╔══

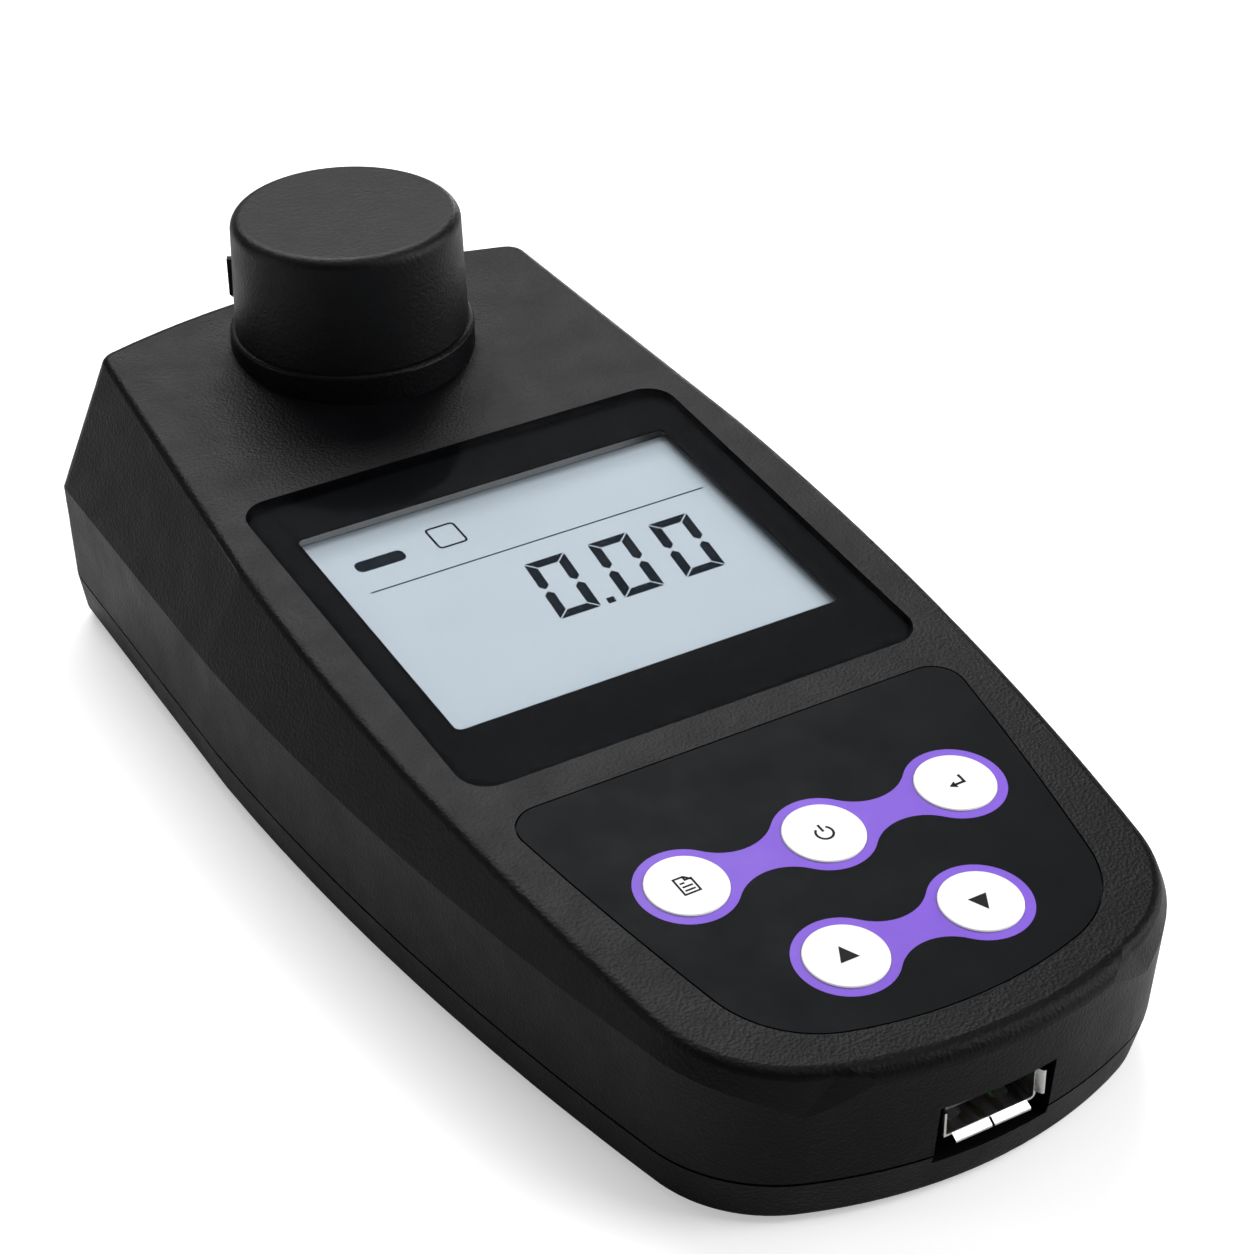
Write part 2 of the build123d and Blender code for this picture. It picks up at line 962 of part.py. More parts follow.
def barrel_end():
    return tube_radius() + optic_barrel_length


def cell_holder():
    tube = rod(tube_radius(), spigot_top_z - floor_top_z(), floor_top_z())
    tube = chamfer(tube.edges().filter_by(GeomType.CIRCLE).sort_by(Axis.Z)[-1], spigot_edge)
    tube = Pos(0, well_y, 0) * tube
    start = well_radius() + well_bite
    for side in (emitter_side, detector_side):
        tube = tube + side(barrel(optic_barrel_radius, start, barrel_end() - start))
    for x, y in ear_places():
        ear = Pos(x, y, ear_z) * rod(ear_radius, ear_thickness)
        angle = math.degrees(math.atan2(y - well_y, x))
        arm = Rot(0, 0, angle) * box_between(
            (start, -ear_radius, ear_z), (ear_distance, ear_radius, ear_z + ear_thickness)
        )
        hole = Pos(x, y, ear_z - 1) * rod(chamber_screw_radius + slip, ear_thickness + 2)
        tube = tube + ear + Pos(0, well_y, 0) * arm - hole
    well = Pos(0, well_y, 0) * rod(well_radius(), spigot_top_z, well_floor_z)
    for side in (emitter_side, detector_side):
        port = barrel(light_port_radius, 0, barrel_end())
        pocket = barrel(lamp_radius + lamp_clearance, tube_radius(), optic_barrel_length + 1)
        tube = tube - side(port) - side(pocket)
    return tube - well


def port_window(side):
    """Clear plug that closes a light port flush with the well."""
    length = tube_radius() - lens_depth() - slip
    return side(barrel(light_port_radius - lamp_clearance / 2, lens_depth(), length))


def port_windows():
    return Compound([port_window(emitter_side), port_window(detector_side)])


def lamp_body():
    tip = Pos(0, -(tube_radius() + slip + lamp_radius), beam_z) * Sphere(lamp_radius)
    start = tube_radius() + slip + lamp_radius
    shank = barrel(lamp_radius, start, barrel_end() - start)
    rim = barrel(lamp_flange_radius, barrel_end(), lamp_flange_thickness)
    return tip + shank + rim


def optic_board_start():
    return barrel_end() + lamp_flange_thickness + optic_board_gap


def lead_pins():
    start = barrel_end() + lamp_flange_thickness
    reach = optic_board_gap + optic_board_thickness + lead_end
    pin = barrel(lead_radius, start, reach)
    return Pos(-lead_pitch / 2, 0, 0) * pin + Pos(lead_pitch / 2, 0, 0) * pin


def emitter_lamp():
    return emitter_side(lamp_body() + lead_pins())


def detector_diode():
    start = tube_radius() + slip
    can = barrel(lamp_radius, start, barrel_end() - start)
    rim = barrel(lamp_flange_radius, barrel_end(), lamp_flange_thickness)
    return detector_side(can + rim + lead_pins())


def optic_board():
    near = -optic_board_start()
    low = (-optic_board_width / 2, near - optic_board_thickness, beam_z - optic_board_height / 2)
    high = (optic_board_width / 2, near, beam_z + optic_board_height / 2)
    plate = box_between(low, high)
    hole = barrel(lead_radius + slip, optic_board_start() - 1, optic_board_thickness + 2)
    return plate - Pos(-lead_pitch / 2, 0, 0) * hole - Pos(lead_pitch / 2, 0, 0) * hole


def emitter_board():
    return emitter_side(optic_board())


def detector_board():
    return detector_side(optic_board())


# Display stack

def display_window():
    plate = deck_slab(window_width, window_length, window_corner, window_v, 0, window_thickness)
    face = plate.faces().sort_by(Axis((0, 0, 0), deck.z_dir))[-1]
    return chamfer(face.edges(), window_chamfer)


def window_mask():
    border = deck_slab(
        window_width - slip, window_length - slip, window_corner, window_v, -window_thickness, mask_thickness
    )
    view = deck_slab(view_width, view_length, view_corner, view_v, 0, 2 * wall)
    return border - view


def lcd_width():
    return view_width + 2 * lcd_margin


def lcd_length():
    return view_length + 2 * lcd_margin


def lcd_glass():
    """Two panes, the upper one shorter so that the lower one shows its contact ledge."""
    half = lcd_thickness / 2
    upper_length = lcd_length() - 2 * zebra_width
    upper = deck_slab(lcd_width(), upper_length, lcd_corner, view_v, -lcd_top(), half)
    lower = deck_slab(lcd_width(), lcd_length(), lcd_corner, view_v, -lcd_top() - half, half)
    return upper + lower


def lcd_frame():
    """Frame that holds the glass and stands on the main board."""
    bottom = main_board_depth
    outer_width = lcd_width() + 2 * lcd_frame_rim
    outer_length = lcd_length() + 2 * lcd_frame_rim
    corner = lcd_corner + lcd_frame_rim
    frame = deck_slab(outer_width, outer_length, corner, view_v, -lcd_top(), bottom - lcd_top())
    glass_width = lcd_width() + 2 * slip
    glass_length = lcd_length() + 2 * slip
    glass_room = deck_slab(glass_width, glass_length, lcd_corner, view_v, 0, lcd_underside() + seat_gap)
    light_room = deck_slab(view_width + slip, light_length() + slip, lcd_corner, view_v, 0, 2 * bottom)
    return frame - glass_room - light_room - zebra_pair(slip / 2, seat_gap)


def zebra_pair(grow, drop):
    """Bars under the two contact ledges of the glass, or the slots in the frame that take them."""
    offset = lcd_length() / 2 - zebra_width / 2 - zebra_inset
    top = -lcd_underside() - drop
    width = lcd_width() - 2 * zebra_width + 2 * grow
    height = main_board_depth + top + 2 * grow
    bars = []
    for side in (-1, 1):
        bars.append(on_deck(0, view_v + side * offset, top) * Box(
            width, zebra_thickness + 2 * grow, height, align=(Align.CENTER, Align.CENTER, Align.MAX)
        ))
    return joined(bars)


def zebra_strips():
    return zebra_pair(0, 0)


def light_length():
    return view_length - 2 * zebra_width - slip


def backlight_panel():
    top = -lcd_underside() - slip
    return deck_slab(view_width, light_length(), lcd_corner, view_v, top, backlight_thickness)


# Boards

def board_slab(half_width, front, back, top, thickness):
    centre = (front + back) / 2
    return on_deck(0, centre, -top) * Box(
        2 * half_width, back - front, thickness, align=(Align.CENTER, Align.CENTER, Align.MAX)
    )


def board_hole_cuts(places, radius):
    return joined(on_deck(x, v, -form_top_z / 2) * rod(radius, form_top_z) for x, v in places)


def main_board():
    plate = board_slab(
        main_board_width / 2, main_board_front, main_board_back, main_board_depth, board_thickness
    )
    return plate - board_hole_cuts(main_boss_places(), board_screw_radius + slip)


def keypad_board():
    wide = board_slab(
        keypad_board_half_width, keypad_board_neck_v, keypad_board_back,
        keypad_board_top(), keypad_board_thickness,
    )
    neck = board_slab(
        keypad_board_neck_half_width, keypad_board_front, keypad_board_neck_v,
        keypad_board_top(), keypad_board_thickness,
    )
    return wide + neck - board_hole_cuts(keypad_boss_places(), board_screw_radius + slip)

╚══

◆ **AIM OF THE EXERCISE**
Without changing anything, quote the lines from the top of the data to the line that contains "return tube_radius() +", including that line.

◆ **THE COMPLETED TASK**
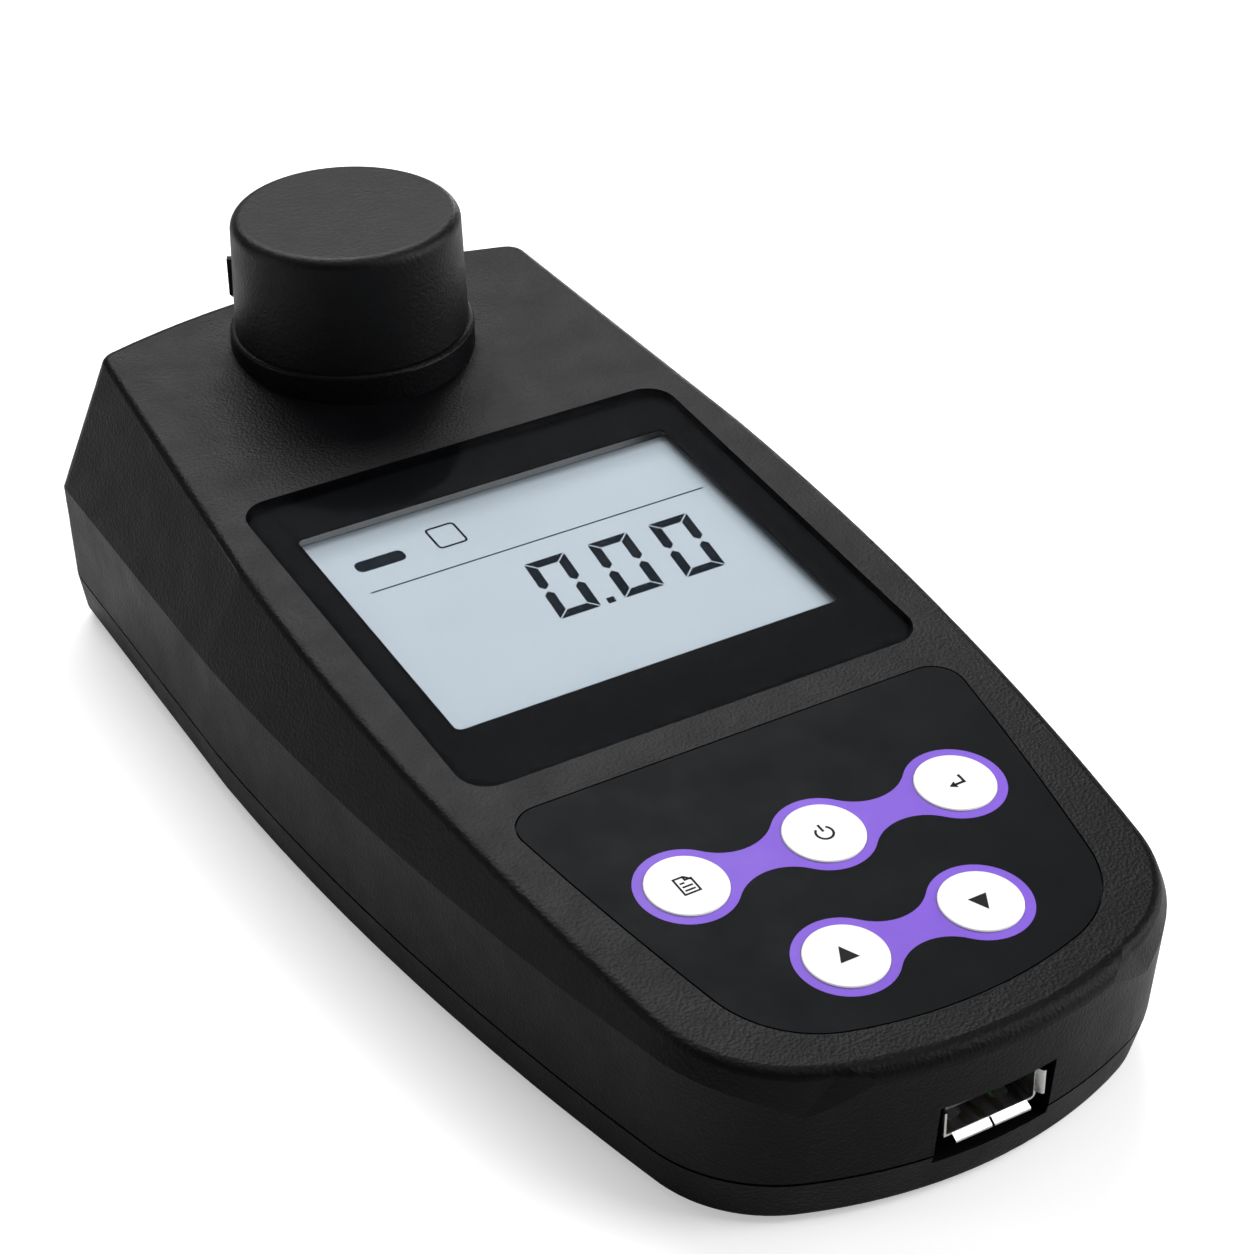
Write part 2 of the build123d and Blender code for this picture. It picks up at line 962 of part.py. More parts follow.
def barrel_end():
    return tube_radius() + optic_barrel_length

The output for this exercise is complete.